Indeed, a California federal court has already heard a case
brought by the Palestinian human rights organisations Defense for
Children International–Palestine (DCIP) and Al-Haq charging the Biden
administration with failing in its “duty to prevent, and otherwise
aiding and abetting the unfolding genocide in Gaza.”
Reluctantly dismissing the case for lack of jurisdiction over foreign
policy matters, the U.S. District Judge Jeffrey White nevertheless
still offered harsh criticism of the administration and said Israel’s
actions may amount to genocide.
The judge said it was a “rare” instance where “the preferred outcome
is inaccessible to the Court” but found that Israel was “plausibly”

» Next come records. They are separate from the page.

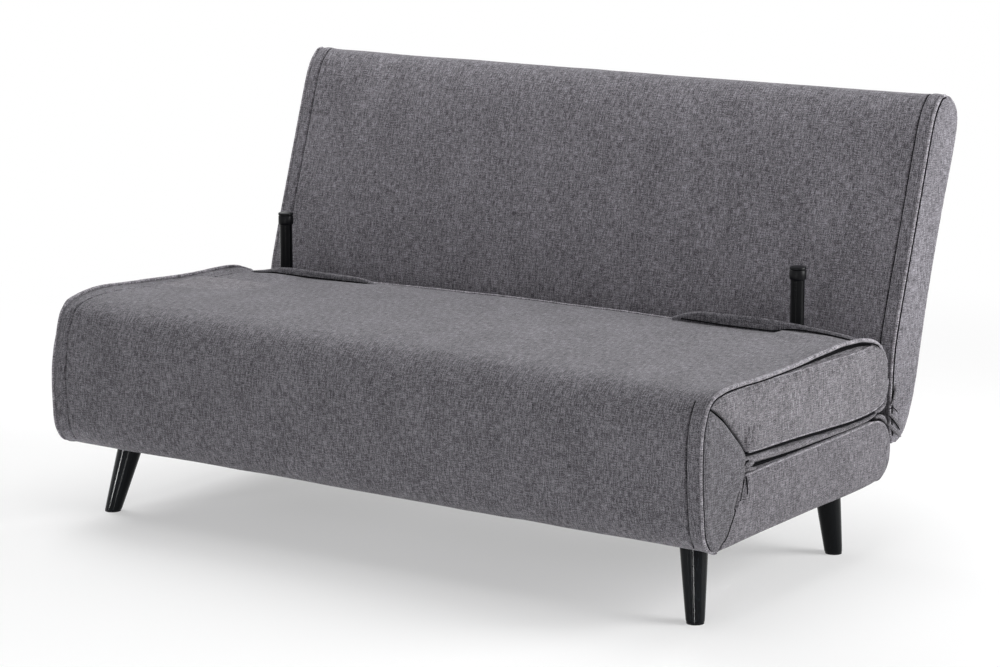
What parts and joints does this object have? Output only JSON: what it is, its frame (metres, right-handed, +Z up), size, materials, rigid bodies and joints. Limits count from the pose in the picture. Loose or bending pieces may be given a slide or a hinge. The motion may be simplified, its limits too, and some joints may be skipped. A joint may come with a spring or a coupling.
{
  "type": "click clack sofa bed",
  "caption": "Two-seat click clack sofa bed: the seat unfolds forward onto two steel legs, the backrest reclines flat.",
  "frame": {"origin": "on the floor, in the middle of the folded sofa's width and depth", "axes": "+X to the sofa's left-hand end as one sits (right in the front view), +Y to the rear, +Z up"},
  "size_m": [1.42, 0.8726, 0.8133],
  "materials": {
    "cover_fabric": "matte",
    "side_fabric": "matte",
    "lining": "matte",
    "black_lacquer": "gloss",
    "black_steel": "satin",
    "zinc_steel": "satin",
    "black_plastic": "satin",
    "slat_wood": "satin",
    "glide_felt": "matte"
  },
  "bodies": {
    "base": {"base_mattress": "side_fabric", "base_front_rail": "black_steel", "base_rear_rail": "black_steel", "base_left_rail": "black_steel", "base_right_rail": "black_steel", "base_slat_1": "slat_wood", "base_slat_2": "slat_wood", "base_slat_3": "slat_wood", "dust_cover": "lining", "leg_front_left": "black_lacquer", "leg_front_right": "black_lacquer", "leg_rear_left": "black_lacquer", "leg_rear_right": "black_lacquer", "leg_plate_front_left": "zinc_steel", "leg_plate_front_right": "zinc_steel", "leg_plate_rear_left": "zinc_steel", "leg_plate_rear_right": "zinc_steel", "glide_front_left": "glide_felt", "glide_front_right": "glide_felt", "glide_rear_left": "glide_felt", "glide_rear_right": "glide_felt", "hinge_plate_left": "zinc_steel", "hinge_plate_right": "zinc_steel", "back_pivot_left": "zinc_steel", "back_pivot_right": "zinc_steel", "front_hinge_pin_left": "zinc_steel", "front_hinge_pin_right": "zinc_steel"},
    "front_section": {"front_pad": "cover_fabric", "front_wedge": "side_fabric", "front_link_left": "black_steel", "front_link_right": "black_steel", "front_bottom_rail": "black_steel", "front_top_rail": "black_steel", "seat_hinge_pin_left": "zinc_steel", "seat_hinge_pin_right": "zinc_steel"},
    "seat_section": {"seat_pad": "cover_fabric", "seat_mattress": "side_fabric", "seat_topper": "side_fabric", "corner_roll": "cover_fabric", "seat_front_rail": "black_steel", "seat_rear_rail": "black_steel", "seat_left_rail": "black_steel", "seat_right_rail": "black_steel", "seat_slat_1": "slat_wood", "seat_slat_2": "slat_wood", "seat_slat_3": "slat_wood", "support_leg_left": "black_steel", "support_leg_right": "black_steel", "support_cap_left": "black_plastic", "support_cap_right": "black_plastic"},
    "backrest": {"back_cushion": "cover_fabric", "back_rear_panel": "side_fabric", "back_left_rail": "black_steel", "back_right_rail": "black_steel", "back_bottom_rail": "black_steel", "back_top_rail": "black_steel", "back_arm_left": "zinc_steel", "back_arm_right": "zinc_steel"},
    "pawl_left_body": {"pawl_left": "zinc_steel"},
    "pawl_right_body": {"pawl_right": "zinc_steel"}
  },
  "joints": [
    {"name": "front_fold", "type": "hinge", "parent": "base", "child": "front_section", "pos_m": [0, -0.38331, 0.1548], "axis": [1, 0, 0], "range_deg": [0, 90]},
    {"name": "seat_fold", "type": "hinge", "parent": "front_section", "child": "seat_section", "pos_m": [0, -0.38331, 0.3703], "axis": [1, 0, 0], "range_deg": [0, 90], "deforming": ["corner_roll"]},
    {"name": "back_recline", "type": "hinge", "parent": "base", "child": "backrest", "pos_m": [0, 0.21169, 0.195], "axis": [-1, 0, 0], "range_deg": [0, 72]},
    {"name": "pawl_left_lift", "type": "hinge", "parent": "base", "child": "pawl_left_body", "pos_m": [-0.6288, 0.16669, 0.221], "axis": [-1, 0, 0], "range_deg": [0, 12], "stiffness_Nm_per_rad": 0.1},
    {"name": "pawl_right_lift", "type": "hinge", "parent": "base", "child": "pawl_right_body", "pos_m": [0.6288, 0.16669, 0.221], "axis": [-1, 0, 0], "range_deg": [0, 12], "stiffness_Nm_per_rad": 0.1}
  ],
  "couplings": [
    {"joint": "pawl_right_lift", "follows": "pawl_left_lift", "ratio": 1}
  ]
}
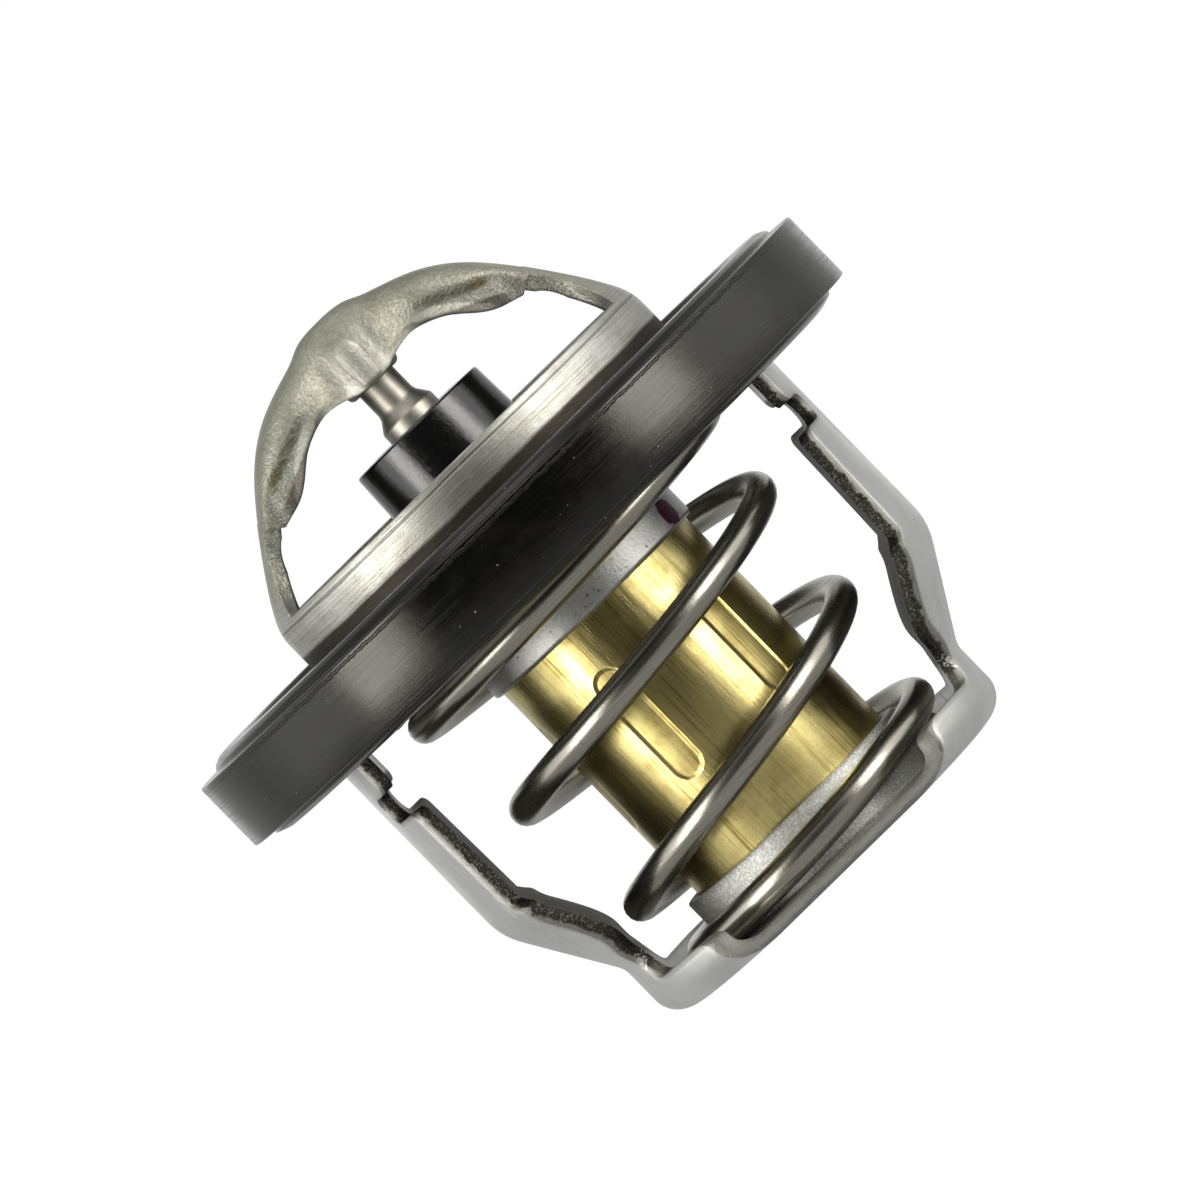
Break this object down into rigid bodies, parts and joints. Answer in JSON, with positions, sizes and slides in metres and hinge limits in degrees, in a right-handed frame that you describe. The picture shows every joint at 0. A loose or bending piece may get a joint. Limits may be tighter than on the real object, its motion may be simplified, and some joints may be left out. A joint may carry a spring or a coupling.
{
  "type": "engine thermostat",
  "caption": "Wax-operated engine coolant valve with a bridged steel frame, moulded rubber rim gasket, tapered closing spring and brass wax capsule.",
  "frame": {"origin": "underside of the lower frame's foot, on the axis of the valve", "axes": "+Z along the valve axis from the foot to the top of the bridge, +X through one arm of the lower frame and one leg of the bridge"},
  "size_m": [0.06, 0.06, 0.055],
  "materials": {
    "frame_steel": "drawn stainless sheet, satin with fine grain",
    "cage_steel": "stamped stainless sheet, bright",
    "spring_steel": "polished spring wire",
    "piston_steel": "ground and polished",
    "guide_steel": "matt grey",
    "capsule_brass": "drawn brass",
    "gasket_rubber": "moulded rubber, satin",
    "cap_plastic": "glossy black",
    "seal_rubber": "matt",
    "backup_plastic": "white sliding plastic",
    "wax": "copper-filled wax"
  },
  "bodies": {
    "housing": {"upper_frame": "frame_steel", "lower_frame": "cage_steel", "rim_gasket": "gasket_rubber", "piston": "piston_steel", "main_spring": "spring_steel"},
    "valve": {"valve_disc": "cage_steel", "valve_retaining_ring": "guide_steel", "element_guide": "guide_steel", "guide_cap": "cap_plastic", "piston_wiper": "seal_rubber", "backup_ring": "backup_plastic", "seal_sleeve": "seal_rubber", "wax_charge": "wax", "wax_capsule": "capsule_brass"}
  },
  "joints": [
    {"name": "valve_lift", "type": "slide", "parent": "housing", "child": "valve", "axis": [0, 0, -1], "range_m": [0, 0.0085], "stiffness_N_per_m": 4200, "springref_m": -0.002, "deforming": ["main_spring"]}
  ]
}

committing genocide and implored the Biden administration “to examine
the results of their unflagging support of the military siege against
the Palestinians in Gaza.”
The U.S. court based its assessment on the “uncontroverted” live
testimony of seven Palestinian witnesses, including one from Gaza and
one from Ramallah who testified first-hand to Israel’s killing of their
nieces, cousins, aunts, uncles, elders, and members of their community,
to the mass displacement of their families reminiscent of the 1948 Nakba
and to the devastating conditions of life in their homeland as the
siege leads to mass starvation. As with the ICJ hearing, the
significance of such public testimony on public and political
consciousness is far-reaching.
The personalisation of legal challenges has spread across the pond as
well. Earlier this year, The International Centre of Justice for
Palestinians (ICJP) handed evidence to the UK’s Scotland Yard after
issuing notices of their intention to prosecute UK politicians, including government ministers for
their complicity in war crimes in Gaza. The ICJP said their dossier of
evidence related to senior UK politicians, including government
ministers, as well as Israeli ministers and private British individuals.
Meanwhile in the European Union, The Justice and Accountability for Palestine Initiative has also issued warnings
to European public officials of the Austrian, French, German and Dutch
governments that they too could be held criminally liable for their role
in aiding and abetting Israeli war crimes.
At the International Criminal Court, where individuals not states are
tried, lawsuits are being filed against Israeli leaders and an
investigation into war crimes committed in Israel and Palestine was
opened in 2021.
It isn’t just individual liability that is now on the line either.
Finances, most notably through weapons sales, are also under scrutiny.
In the UK, Global Legal Action Network (GLAN) and Al-Haq are taking the Government to the High Court over its weapons exports to Israel.
In The Netherlands, human rights organisations are appealing the decision by a court to dismiss their case against the Dutch government over its supply of components for Israeli F35 fighter jets.
While the Biden administration continues its steady stream of arms
supplies to Israel – twice bypassing Congress in the process – the ICJ’s
ruling and America’s obligations open their arms trade up to great
scrutiny and possible legal action.
All the above-mentioned countries have policies and laws in place
that prevent the provision of assistance to foreign military units that
have committed gross violations of human rights, including genocide.
Unsurprisingly, Israel has historically not been subject to vetting in
America due to longstanding loopholes and administrations committed to
protecting Israel at all costs. Meanwhile, courts around the world are
finding their jurisdictions are hamstrung by the exceptions of foreign
policy and/or national interest. But that hasn’t stopped judges
expressing their opinion for public record, as we have already seen, nor
will it necessarily stop the legal challenges making their way up
through the higher courts until jurisdiction is found.
Days after the ICJ hearings laid bare the extent of Gaza’s
devastation, Israel’s Prime Minister Benjamin Netanyahu boasted how
“nobody will stop us” and it is true that so far no-one has. But while
Israel remains cosseted by the political protection of America and its
small number of allies, in the eyes of the public, and now more so the
law, Israel looks increasingly like the criminal.